Thousands of trucks daily – often from the far corners of North America – drive along the infamous Huron Church-Talbot Rd. thoroughfare connecting the Ambassador Bridge and Hwy. 401.

It's the only corridor with traffic lights along a freeway system connecting long-distance trucks between Canada and the United States.

That, of course, has been only one of the reasons to build a new freeway to bypass Windsor’s west side and get most large trucks out of the urban area.

Until that time, trucks running ambers and reds will likely be an all-too-frequent occurrence.

Yet, police say they spend considerable resources watching the strip, especially trucks.

“We do heavily monitor traffic,” Staff Sgt. Steve Bodri, head of Windsor Police’s traffic division, says.

And Bodri said the policing, which includes “strict enforcement” and “zero tolerance” in a “community safety zone” where fines are doubled, appears to be working.

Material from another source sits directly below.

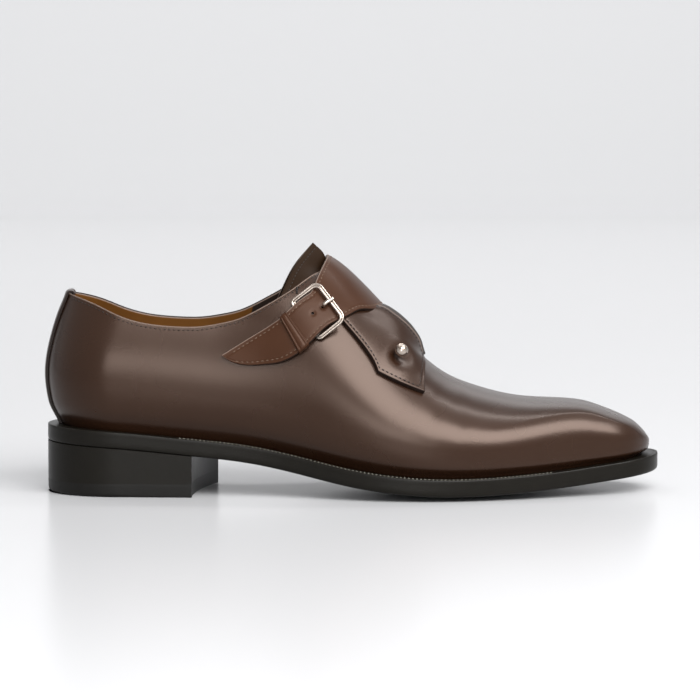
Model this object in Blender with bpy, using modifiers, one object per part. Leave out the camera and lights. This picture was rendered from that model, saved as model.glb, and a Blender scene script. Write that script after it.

While tickets are issued there haven’t been major accidents involving trucks in recent years.

“We had the odd collision,” he said. But “we haven’t had any major or serious crashes on Huron Church in a long time...because of our extensive enforcement.”

It might have something to do with the lower 60 kph speed limit from Girardot St. to the city limit at Todd Lane/Cabana Rd.

However, once trucks get on to provincial road Hwy. 3, the speed limit rises to 80 and there are fewer buildings on either side of the street, creating conditions for trucks to accelerate.

After trucks hit that section it’s the OPP’s responsibility.

OPP spokeswoman Const. Karen Gignac-Trudell says the Essex detachment actually has two police officers assigned to the area.

Running red lights “is one of the things they’re looking for,” she said.

She said police issue “several tickets during the week” but cautioned that the Highway Traffic Act allows vehicles – trucks and cars alike – to run amber lights if it’s dangerous for them to stop.

She also said there have been “quite a few” accidents – of all kinds, not just involving trucks – in that zone.

Another intersection trucks can be seen running lights is in front of the Windsor Crossing outlet mall.

Gignac-Trudell said traffic signals are also delayed in an effort to prevent collisions.

For example, a light along Talbot Rd. will turn red but the light on the cross street will be delayed a few seconds before it turns green.

“It’s a good tool to use,” she said.

That’s because it delays traffic “a little bit longer just in case that truck can’t stop, because those trucks are heavy, you have to admit.”